WHAT YOU NEED TO DO >>
Take the data below and extract the lines from the one with "Write part 2" to the one with "of the crystals'", inclusive, exactly as written.

INPUT FOR THIS TASK >>
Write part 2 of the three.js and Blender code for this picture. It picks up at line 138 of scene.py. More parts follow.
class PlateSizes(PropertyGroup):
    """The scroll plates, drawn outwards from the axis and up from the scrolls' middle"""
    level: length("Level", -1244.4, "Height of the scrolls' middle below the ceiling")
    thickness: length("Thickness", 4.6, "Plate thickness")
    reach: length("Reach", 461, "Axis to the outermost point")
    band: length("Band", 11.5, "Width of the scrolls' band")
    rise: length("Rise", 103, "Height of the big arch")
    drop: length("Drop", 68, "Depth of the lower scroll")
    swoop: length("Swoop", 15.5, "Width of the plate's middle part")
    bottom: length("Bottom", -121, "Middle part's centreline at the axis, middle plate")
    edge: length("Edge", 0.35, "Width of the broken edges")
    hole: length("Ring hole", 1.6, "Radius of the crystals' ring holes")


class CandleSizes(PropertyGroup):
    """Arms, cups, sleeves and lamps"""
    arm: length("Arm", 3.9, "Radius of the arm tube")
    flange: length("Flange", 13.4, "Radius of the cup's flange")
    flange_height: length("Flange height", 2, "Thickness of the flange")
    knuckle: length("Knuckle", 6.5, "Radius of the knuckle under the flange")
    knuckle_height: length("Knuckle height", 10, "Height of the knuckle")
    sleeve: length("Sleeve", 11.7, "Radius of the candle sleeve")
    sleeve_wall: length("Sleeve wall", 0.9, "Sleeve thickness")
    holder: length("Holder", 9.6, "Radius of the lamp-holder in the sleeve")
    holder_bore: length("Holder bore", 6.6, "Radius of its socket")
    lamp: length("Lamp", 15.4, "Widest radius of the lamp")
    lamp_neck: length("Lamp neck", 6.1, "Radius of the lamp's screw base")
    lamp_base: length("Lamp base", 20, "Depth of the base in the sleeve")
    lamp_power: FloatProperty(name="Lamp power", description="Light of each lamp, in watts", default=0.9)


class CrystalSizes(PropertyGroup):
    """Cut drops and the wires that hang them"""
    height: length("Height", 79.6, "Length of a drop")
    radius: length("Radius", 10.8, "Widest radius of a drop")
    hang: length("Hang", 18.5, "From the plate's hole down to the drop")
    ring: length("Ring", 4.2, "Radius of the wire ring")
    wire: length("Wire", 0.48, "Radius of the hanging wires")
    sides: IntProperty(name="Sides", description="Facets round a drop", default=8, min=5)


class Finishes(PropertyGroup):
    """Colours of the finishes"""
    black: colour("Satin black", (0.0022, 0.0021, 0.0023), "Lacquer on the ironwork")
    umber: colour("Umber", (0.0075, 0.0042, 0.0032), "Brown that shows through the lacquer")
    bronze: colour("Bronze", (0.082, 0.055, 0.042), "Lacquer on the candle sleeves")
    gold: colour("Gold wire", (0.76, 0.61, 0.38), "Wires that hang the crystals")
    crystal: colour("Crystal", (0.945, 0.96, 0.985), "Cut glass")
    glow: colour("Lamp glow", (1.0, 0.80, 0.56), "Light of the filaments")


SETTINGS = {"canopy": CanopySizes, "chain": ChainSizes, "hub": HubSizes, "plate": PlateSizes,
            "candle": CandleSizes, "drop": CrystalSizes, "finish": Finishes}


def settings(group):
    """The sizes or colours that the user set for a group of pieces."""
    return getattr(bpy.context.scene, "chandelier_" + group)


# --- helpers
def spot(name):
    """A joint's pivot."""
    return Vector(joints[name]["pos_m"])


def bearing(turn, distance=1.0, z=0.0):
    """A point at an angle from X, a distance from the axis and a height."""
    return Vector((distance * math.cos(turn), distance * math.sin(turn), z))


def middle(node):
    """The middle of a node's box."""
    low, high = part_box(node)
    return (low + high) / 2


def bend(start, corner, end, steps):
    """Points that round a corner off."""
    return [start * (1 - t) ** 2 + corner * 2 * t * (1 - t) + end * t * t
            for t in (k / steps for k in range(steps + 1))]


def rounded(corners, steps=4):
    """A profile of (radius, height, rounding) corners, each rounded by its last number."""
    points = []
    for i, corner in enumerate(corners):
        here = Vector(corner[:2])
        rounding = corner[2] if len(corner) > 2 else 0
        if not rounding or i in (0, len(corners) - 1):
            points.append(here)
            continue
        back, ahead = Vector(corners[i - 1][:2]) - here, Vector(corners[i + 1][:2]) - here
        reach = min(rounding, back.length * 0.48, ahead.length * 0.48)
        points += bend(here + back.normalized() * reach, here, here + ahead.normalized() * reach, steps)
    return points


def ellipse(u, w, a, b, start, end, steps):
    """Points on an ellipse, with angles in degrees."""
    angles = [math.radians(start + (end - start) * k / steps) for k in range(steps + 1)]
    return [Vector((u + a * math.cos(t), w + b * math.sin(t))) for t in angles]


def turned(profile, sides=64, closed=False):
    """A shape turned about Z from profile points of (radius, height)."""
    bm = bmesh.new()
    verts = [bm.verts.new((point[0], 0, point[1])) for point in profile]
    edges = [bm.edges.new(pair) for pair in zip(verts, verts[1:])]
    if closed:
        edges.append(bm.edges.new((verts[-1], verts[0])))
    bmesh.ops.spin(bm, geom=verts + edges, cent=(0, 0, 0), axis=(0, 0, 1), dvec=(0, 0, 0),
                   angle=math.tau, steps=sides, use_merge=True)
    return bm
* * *
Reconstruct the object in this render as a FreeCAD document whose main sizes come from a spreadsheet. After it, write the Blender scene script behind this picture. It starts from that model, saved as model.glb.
---
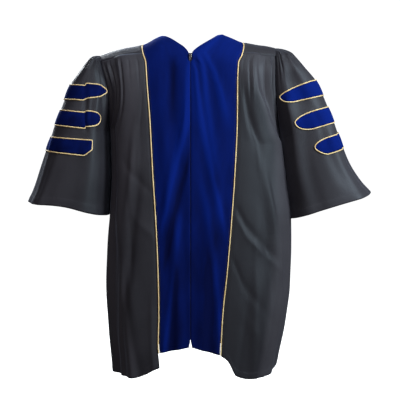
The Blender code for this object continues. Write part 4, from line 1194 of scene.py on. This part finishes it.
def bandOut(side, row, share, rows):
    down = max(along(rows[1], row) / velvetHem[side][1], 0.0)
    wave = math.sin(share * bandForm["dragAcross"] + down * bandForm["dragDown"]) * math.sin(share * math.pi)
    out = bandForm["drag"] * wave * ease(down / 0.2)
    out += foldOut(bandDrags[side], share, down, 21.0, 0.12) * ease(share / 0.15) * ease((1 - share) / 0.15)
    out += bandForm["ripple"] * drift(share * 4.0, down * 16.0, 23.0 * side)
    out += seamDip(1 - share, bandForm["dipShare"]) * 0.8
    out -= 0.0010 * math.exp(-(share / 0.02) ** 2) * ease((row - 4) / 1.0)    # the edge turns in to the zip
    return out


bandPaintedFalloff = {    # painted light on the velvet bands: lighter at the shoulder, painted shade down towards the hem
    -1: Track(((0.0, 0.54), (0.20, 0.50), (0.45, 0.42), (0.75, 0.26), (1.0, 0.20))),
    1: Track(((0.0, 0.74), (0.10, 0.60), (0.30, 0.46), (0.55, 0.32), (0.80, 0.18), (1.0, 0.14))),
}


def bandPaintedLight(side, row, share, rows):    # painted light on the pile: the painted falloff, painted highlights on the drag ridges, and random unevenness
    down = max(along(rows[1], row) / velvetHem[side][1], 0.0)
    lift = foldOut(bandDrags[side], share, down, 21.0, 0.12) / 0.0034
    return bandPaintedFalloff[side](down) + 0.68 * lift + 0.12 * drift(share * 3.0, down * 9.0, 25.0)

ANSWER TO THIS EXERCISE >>
Write part 2 of the three.js and Blender code for this picture. It picks up at line 138 of scene.py. More parts follow.
class PlateSizes(PropertyGroup):
    """The scroll plates, drawn outwards from the axis and up from the scrolls' middle"""
    level: length("Level", -1244.4, "Height of the scrolls' middle below the ceiling")
    thickness: length("Thickness", 4.6, "Plate thickness")
    reach: length("Reach", 461, "Axis to the outermost point")
    band: length("Band", 11.5, "Width of the scrolls' band")
    rise: length("Rise", 103, "Height of the big arch")
    drop: length("Drop", 68, "Depth of the lower scroll")
    swoop: length("Swoop", 15.5, "Width of the plate's middle part")
    bottom: length("Bottom", -121, "Middle part's centreline at the axis, middle plate")
    edge: length("Edge", 0.35, "Width of the broken edges")
    hole: length("Ring hole", 1.6, "Radius of the crystals' ring holes")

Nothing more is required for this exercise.